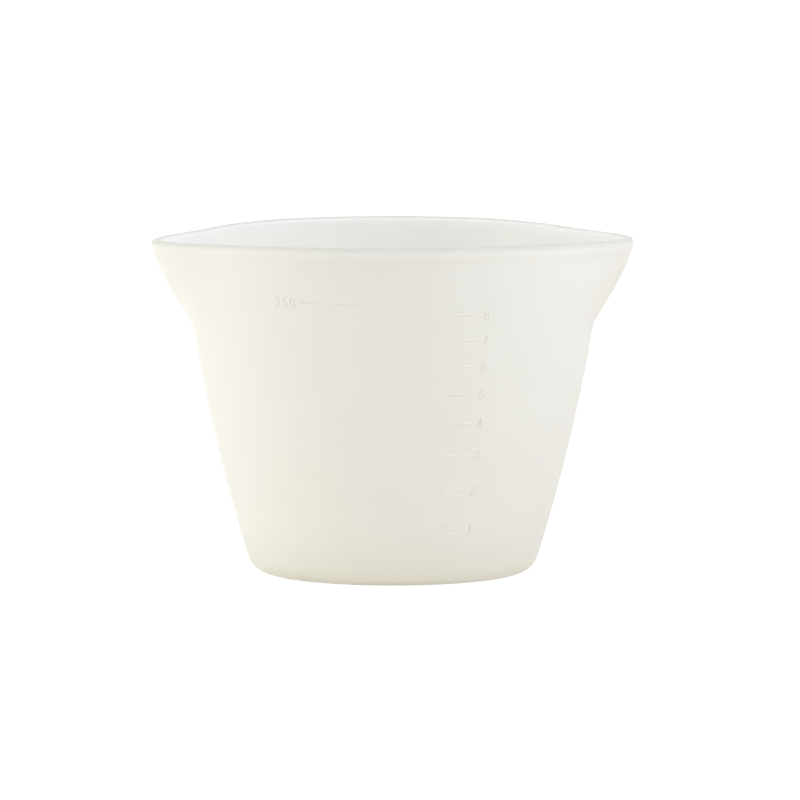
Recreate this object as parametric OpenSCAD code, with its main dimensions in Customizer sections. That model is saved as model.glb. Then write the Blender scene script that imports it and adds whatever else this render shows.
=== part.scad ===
// Resin mixing cup.
// One soft, milky moulding: a bowed, tapering wall on a rounded foot, two pour lips
// opposite each other, and a raised scale on the front of the wall.
// The cup stands at the origin, its lips point along X and its scale faces -Y.

/* [Cup] */
// Height from the table to the top of the rim, between the lips
cup_h = 73.2; // [69:0.2:90]
// Diameter over the rim, between the lips
rim_d = 91.6; // [87:0.2:104]
// Diameter that the wall runs down to at the table, before the foot is rounded
base_d = 60.2; // [57:0.2:70]
// How far the wall bows out from a straight cone, halfway up
wall_bow = 2; // [0:0.25:4]
// Wall thickness, measured level
wall_t = 1.8; // [1.2:0.1:2.6]
// Floor thickness
floor_t = 2.5; // [1.5:0.25:4]
// Radius round the outside of the foot
foot_r = 4.8; // [1.5:0.1:6]
// Radius between the floor and the inside of the wall
fillet_r = 5; // [2:0.5:8]

/* [Rim] */
// Height of the slightly thicker band under the rim
band_h = 2.2; // [1.5:0.1:4]
// How far the band stands out from the wall
band_out = 0.15; // [0.1:0.05:0.6]
// Height over which the band fades into the wall
band_fade_h = 1.6; // [0.4:0.1:2]

/* [Pour lips] */
// How far the tip of a lip reaches beyond the round rim
lip_reach = 6.3; // [3:0.1:9]
// Height of a lip, from where it leaves the wall to its tip
lip_h = 18.8; // [14:0.2:26]
// Angle from the middle of a lip to where it has blended into the round rim
lip_spread = 45; // [30:1:54]
// How much lower the tip of a lip is than the rim between the lips
lip_dip = 1.3; // [0:0.1:3]

/* [Scale] */
// Volume between two ounce lines, in millilitres
ounce_ml = 29.57; // [28:0.01:30]
// Number of ounce lines
ounces = 8; // [1:1:8]
// Length of an ounce line
line_len = 6; // [3:0.5:9]
// Height of every raised line
line_w = 0.45; // [0.3:0.05:0.8]
// How far lines and numerals stand out from the wall
relief = 0.2; // [0.15:0.05:0.6]
// Direction of the middle of the ounce lines, in degrees to the right of the front
ounce_dir = 17; // [10:1:26]
// Height of a numeral
numeral_h = 2.4; // [1.8:0.1:3.2]
// Space between the end of a line and its numeral
numeral_gap = 0.8; // [0.4:0.1:2]

/* [Fill line] */
// Volume at the long fill line, in millilitres
fill_ml = 250; // [245:1:256]
// Length of the fill line
fill_len = 19; // [8:1:22]
// Direction of the middle of the fill line, in degrees to the right of the front
fill_dir = -18; // [-26:1:-14]

/* [Hidden] */

silicone = "#e9e6db";
raised_silicone = "#dedace";

// Fineness of the moulded shell: steps round the cup, and steps along each stretch of its section
round_steps = 96;
rim_steps = 6;
side_steps = 12;
corner_steps = 4;

// How sharply a lip narrows towards its tip, how steeply it leaves the wall,
// and how soon the rim comes back up beside it
lip_narrowing = 4.8;
lip_rise = 1.2;
dip_narrowing = 4;

// The wall's outer face meets the inner edge of the rim's band at this radius
top_r = rim_d / 2 - band_out;
base_r = base_d / 2;
// The rim is rounded over its full thickness
rim_r = (wall_t + band_out) / 2;
lip_z = cup_h - lip_dip - lip_h;

// Radius of the wall's outer face at height z, and its lean from upright in degrees
function wall_r(z) = base_r + (top_r - base_r) * z / cup_h + 4 * wall_bow * z / cup_h * (1 - z / cup_h);
function wall_lean(z) = atan((top_r - base_r) / cup_h + 4 * wall_bow / cup_h * (1 - 2 * z / cup_h));

// How much of a lip there is in direction a: 1 along its middle, 0 where it has blended in
function lip_share(a) =
    let (off = acos(abs(cos(a))))
    off < lip_spread ? pow(cos(90 * off / lip_spread), lip_narrowing) : 0;

// How far a lip reaches at height z, as a share of its reach at the tip
function lip_flare(z) = pow(sin(90 * min(1, max(0, (z - lip_z) / lip_h))), lip_rise);

function skin_r(a, z) = wall_r(z) + lip_reach * lip_share(a) * lip_flare(z);
function rim_z(a) = cup_h - lip_dip * pow(cos(a), dip_narrowing);

// Centre radius of a corner of radius r that rounds a face at height z into a leaning wall
function corner_c(wall, z, r) = wall - r / cos(wall_lean(z));

foot_c = corner_c(wall_r(foot_r), foot_r, foot_r);
fillet_z = floor_t + fillet_r;
fillet_c = corner_c(wall_r(fillet_z) - wall_t, fillet_z, fillet_r);

// The floor's middle is a plain disc. The moulded wall starts short of the floor's two corners,
// and the disc laps into it.
core_inset = 2;
core_lap = 1;
core_r = min(foot_c, fillet_c) - core_inset;

// Points of a corner of radius r round [cr, cz], from angle a0 to a1
function corner(cr, cz, r, a0, a1, steps) =
    [for (i = [0:steps]) let (a = a0 + (a1 - a0) * i / steps) [cr + r * cos(a), cz + r * sin(a)]];

// Heights from z0 to z1, without the two ends
function between(z0, z1) = [for (i = [1:side_steps - 1]) z0 + (z1 - z0) * i / side_steps];

// Section of the wall in direction a, as [radius, height]: up the inside, over the rim, down the outside
function section(a) =
    let (
        rim_c = rim_z(a) - rim_r,
        band_z = rim_z(a) - band_h,
        fade_z = band_z - band_fade_h,
        lean_in = wall_lean(fillet_z),
        lean_out = wall_lean(foot_r),
        inside_z = fillet_z - fillet_r * sin(lean_in),
        outside_z = foot_r - foot_r * sin(lean_out)
    )
    concat(
        [[core_r, floor_t]],
        corner(fillet_c, fillet_z, fillet_r, -90, -lean_in, corner_steps),
        [for (z = between(inside_z, rim_c)) [skin_r(a, z) - wall_t, z]],
        corner(skin_r(a, rim_c) + band_out - rim_r, rim_c, rim_r, 180, 0, rim_steps),
        [[skin_r(a, band_z) + band_out, band_z], [skin_r(a, fade_z), fade_z]],
        [for (z = between(fade_z, outside_z)) [skin_r(a, z), z]],
        corner(foot_c, foot_r, foot_r, -lean_out, -90, corner_steps),
        [[core_r, 0]]
    );

module moulded_wall() {
    n = round_steps;
    m = len(section(0));
    points = [
        for (j = [0:n - 1])
            let (a = 360 * j / n)
            for (p = section(a)) [p[0] * cos(a), p[0] * sin(a), p[1]]
    ];
    faces = [
        for (j = [0:n - 1], i = [0:m - 1])
            let (
                here = j * m + i,
                up = j * m + (i + 1) % m,
                next = (j + 1) % n * m + i,
                next_up = (j + 1) % n * m + (i + 1) % m
            )
            each [[here, next, next_up], [here, next_up, up]]
    ];
    polyhedron(points, faces, convexity = 6);
}

module cup_shell() {
    color(silicone)
    union() {
        moulded_wall();
        cylinder(h = floor_t, r = core_r + core_lap, $fn = round_steps);
    }
}

// Volume under height z, in millilitres. The inner radius is p + q z + s z^2, and the corner
// between floor and wall takes a little away. The lips start too high to add much.
function held_ml(z) = (poured(z) - poured(floor_t) - corner_loss) / 1000;
function poured(z) =
    let (
        p = base_r - wall_t,
        q = (top_r - base_r + 4 * wall_bow) / cup_h,
        s = -4 * wall_bow / cup_h / cup_h
    )
    PI * (
        p * p * z + p * q * z ^ 2 + (q * q + 2 * p * s) * z ^ 3 / 3
        + q * s * z ^ 4 / 2 + s * s * z ^ 5 / 5
    );
// The area that rounding takes from a square corner lies this share of the radius from its centre
corner_mid = 0.78;
corner_loss = (1 - PI / 4) * fillet_r ^ 2 * 2 * PI * (fillet_c + corner_mid * fillet_r);

// Height at which the cup holds ml, found by halving the interval that it lies in
halvings = 20;
function fill_z(ml, lo = floor_t, hi = cup_h, left = halvings) =
    let (mid = (lo + hi) / 2)
    left == 0 ? mid : held_ml(mid) < ml ? fill_z(ml, mid, hi, left - 1) : fill_z(ml, lo, mid, left - 1);

// Angle that a length takes up round the wall at height z
function turn(len, z) = len / wall_r(z) * 180 / PI;

// A raised line at height z, centred on direction dir. Its upper and lower edges slope,
// as a mould leaves them, by this share of its height.
line_draft = 1 / 6;
module wall_line(z, dir, len) {
    low = z - line_w / 2;
    high = z + line_w / 2;
    draft = line_w * line_draft;
    rotate([0, 0, dir - 90 - turn(len, z) / 2])
    rotate_extrude(angle = turn(len, z), $fn = round_steps)
    polygon([
        [wall_r(low), low],
        [wall_r(low) + relief, low + draft],
        [wall_r(high) + relief, high - draft],
        [wall_r(high), high]
    ]);
}

// Lays a flat shape on the wall's outer face at height z, its left edge at direction dir
module on_wall(z, dir) {
    rotate([0, 0, dir - 90])
    translate([wall_r(z), 0, z])
    rotate([0, wall_lean(z), 0])
    rotate([90, 0, 90])
    linear_extrude(relief)
    children();
}

// Numerals are drawn with strokes in a cell that is 1 high
numeral_w = 0.6;
numeral_step = 0.78;
stroke = 0.17;

function unit(v) = v / norm(v);

// Points of an elliptical arc round [cx, cy]
function arc(cx, cy, rx, ry, a0, a1, steps = 8) =
    [for (i = [0:steps]) let (a = a0 + (a1 - a0) * i / steps) [cx + rx * cos(a), cy + ry * sin(a)]];

// A stroke along a path: its points moved to one side, then back along the other side
module brush(path) {
    last = len(path) - 1;
    ahead = [for (i = [0:last]) unit(path[min(i + 1, last)] - path[min(i, last - 1)])];
    behind = [for (i = [0:last]) unit(path[max(i, 1)] - path[max(i - 1, 0)])];
    side = [
        for (i = [0:last])
            let (d = unit(ahead[i] + behind[i]))
            stroke / 2 / (d * ahead[i]) * [-d[1], d[0]]
    ];
    polygon(concat(
        [for (i = [0:last]) path[i] + side[i]],
        [for (i = [last:-1:0]) path[i] - side[i]]
    ));
}

// A closed oval stroke, with oval_steps corners
oval_steps = 16;
module oval(cx, cy, rx, ry) {
    full_turn = 360 * (oval_steps - 1) / oval_steps;
    difference() {
        polygon(arc(cx, cy, rx + stroke / 2, ry + stroke / 2, 0, full_turn, oval_steps - 1));
        polygon(arc(cx, cy, rx - stroke / 2, ry - stroke / 2, 0, full_turn, oval_steps - 1));
    }
}

module numeral(n) {
    low = stroke / 2;
    high = 1 - stroke / 2;
    if (n == 0) {
        oval(0.3, 0.5, 0.21, 0.41);
    }
    if (n == 1) {
        brush([[0.1, 0.74], [0.34, high], [0.34, 0]]);
    }
    if (n == 2) {
        brush(concat(arc(0.3, 0.68, 0.21, 0.235, 165, -30), [[0.1, low], [0.58, low]]));
    }
    if (n == 3) {
        brush(arc(0.28, 0.71, 0.2, 0.205, 150, -95));
        brush(arc(0.28, 0.295, 0.22, 0.21, 95, -150));
    }
    if (n == 4) {
        brush([[0.42, 0], [0.42, 1]]);
        brush([[0.4, 0.93], [0.09, 0.3], [0.6, 0.3]]);
    }
    if (n == 5) {
        brush([[0.52, high], [0.15, high], [0.12, 0.5]]);
        brush(arc(0.28, 0.31, 0.22, 0.225, 135, -150));
    }
    if (n == 6) {
        oval(0.3, 0.295, 0.21, 0.21);
        brush(arc(0.46, 0.33, 0.37, 0.585, 175, 100, 6));
    }
    if (n == 7) {
        brush([[0.05, high], [0.52, high], [0.22, 0]]);
    }
    if (n == 8) {
        oval(0.3, 0.72, 0.175, 0.195);
        oval(0.3, 0.295, 0.21, 0.21);
    }
}

// A row of numerals with its middle on the line at height z, its left edge at direction dir
module wall_numerals(digits, z, dir) {
    for (i = [0:len(digits) - 1]) {
        on_wall(z, dir + turn(i * numeral_step * numeral_h, z))
        translate([0, -numeral_h / 2])
        scale(numeral_h)
        numeral(digits[i]);
    }
}

module ounce_lines() {
    color(raised_silicone)
    for (n = [1:ounces]) {
        wall_line(fill_z(n * ounce_ml), ounce_dir, line_len);
    }
}

module ounce_numerals() {
    color(raised_silicone)
    for (n = [1:ounces]) {
        z = fill_z(n * ounce_ml);
        wall_numerals([n], z, ounce_dir + turn(line_len / 2 + numeral_gap, z));
    }
}

module fill_line() {
    color(raised_silicone)
    wall_line(fill_z(fill_ml), fill_dir, fill_len);
}

// The fill line's volume, to its left
module fill_numerals() {
    z = fill_z(fill_ml);
    digits = [floor(fill_ml / 100), floor(fill_ml / 10) % 10, fill_ml % 10];
    row_len = numeral_h * (2 * numeral_step + numeral_w);
    color(raised_silicone)
    wall_numerals(digits, z, fill_dir - turn(fill_len / 2 + numeral_gap + row_len, z));
}

cup_shell();
ounce_lines();
ounce_numerals();
fill_line();
fill_numerals();
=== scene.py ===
import math

import bpy
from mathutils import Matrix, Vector


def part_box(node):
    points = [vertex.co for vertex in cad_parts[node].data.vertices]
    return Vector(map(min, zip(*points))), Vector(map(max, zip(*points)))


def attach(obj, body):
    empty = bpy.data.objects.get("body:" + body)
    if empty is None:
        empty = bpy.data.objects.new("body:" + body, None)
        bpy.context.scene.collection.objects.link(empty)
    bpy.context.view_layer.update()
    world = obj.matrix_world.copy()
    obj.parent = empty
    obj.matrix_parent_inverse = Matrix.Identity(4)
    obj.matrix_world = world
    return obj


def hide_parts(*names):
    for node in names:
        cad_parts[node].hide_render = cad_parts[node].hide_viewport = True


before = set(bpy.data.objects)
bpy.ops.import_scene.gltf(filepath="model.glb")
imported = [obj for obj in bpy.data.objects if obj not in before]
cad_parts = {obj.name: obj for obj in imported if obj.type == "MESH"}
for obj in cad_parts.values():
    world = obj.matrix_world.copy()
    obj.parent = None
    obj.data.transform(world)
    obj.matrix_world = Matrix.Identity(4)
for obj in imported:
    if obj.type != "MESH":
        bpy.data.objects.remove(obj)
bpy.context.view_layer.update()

# The looks of a resin mixing cup: one soft moulding of milky silicone, with its raised scale.
# Lengths are in millimetres and angles in degrees, until a mesh is made.
MM = 0.001
MM3_PER_ML = 1000

# The cup's sizes, which part.scad holds too
CUP_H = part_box("cup_shell")[1].z / MM
RIM_D = 91.6
BASE_D = 60.2
WALL_BOW = 2
WALL_T = 1.8
FLOOR_T = 2.5
FOOT_R = 4.8
FILLET_R = 5

# The band under the rim: its height, how far it stands out, and how much lower it has faded into the wall
BAND_H = 2.2
BAND_OUT = 0.15
BAND_FADE_H = 1.6

# The pour lips: how far one reaches out at its tip, its height, the angle from its middle to where it has
# blended into the round rim, how far its tip dips, and the powers that narrow it, shape its flare and narrow
# the dip
LIP_REACH = 6.3
LIP_H = 18.8
LIP_SPREAD = 45
LIP_DIP = 1.3
LIP_NARROWING = 4.8
LIP_RISE = 1.2
DIP_NARROWING = 4

# The rim's painted shade: how far its dark edge reaches down outside and inside, and the share of it that is
# lost at the lips. Then how strong the faint painted shade is that follows it down the outside, and how far
# that reaches
RIM_SHADE_H = 1.8
RIM_SHADE_INSIDE_H = 0.7
RIM_SHADE_FADE = 0.1
BAND_PAINTED_SHADE = 0.14
BAND_PAINTED_SHADE_H = 4.5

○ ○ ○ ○

# [Short task]
Quote the data above verbatim from its first line to the line that includes "scale faces -Y.", with both boundary lines retained.

# [The output]
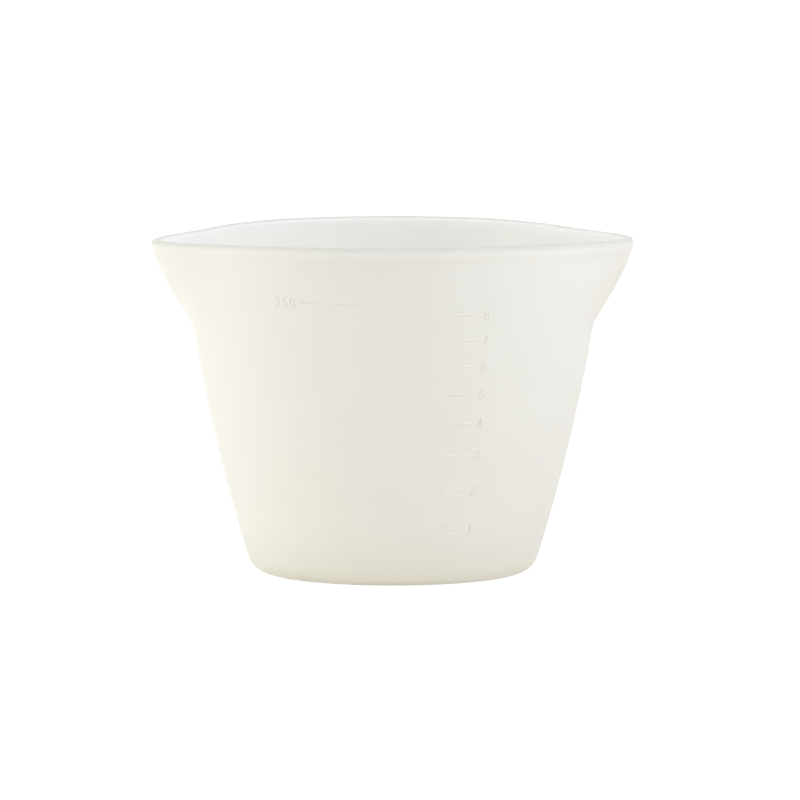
Recreate this object as parametric OpenSCAD code, with its main dimensions in Customizer sections. That model is saved as model.glb. Then write the Blender scene script that imports it and adds whatever else this render shows.
=== part.scad ===
// Resin mixing cup.
// One soft, milky moulding: a bowed, tapering wall on a rounded foot, two pour lips
// opposite each other, and a raised scale on the front of the wall.
// The cup stands at the origin, its lips point along X and its scale faces -Y.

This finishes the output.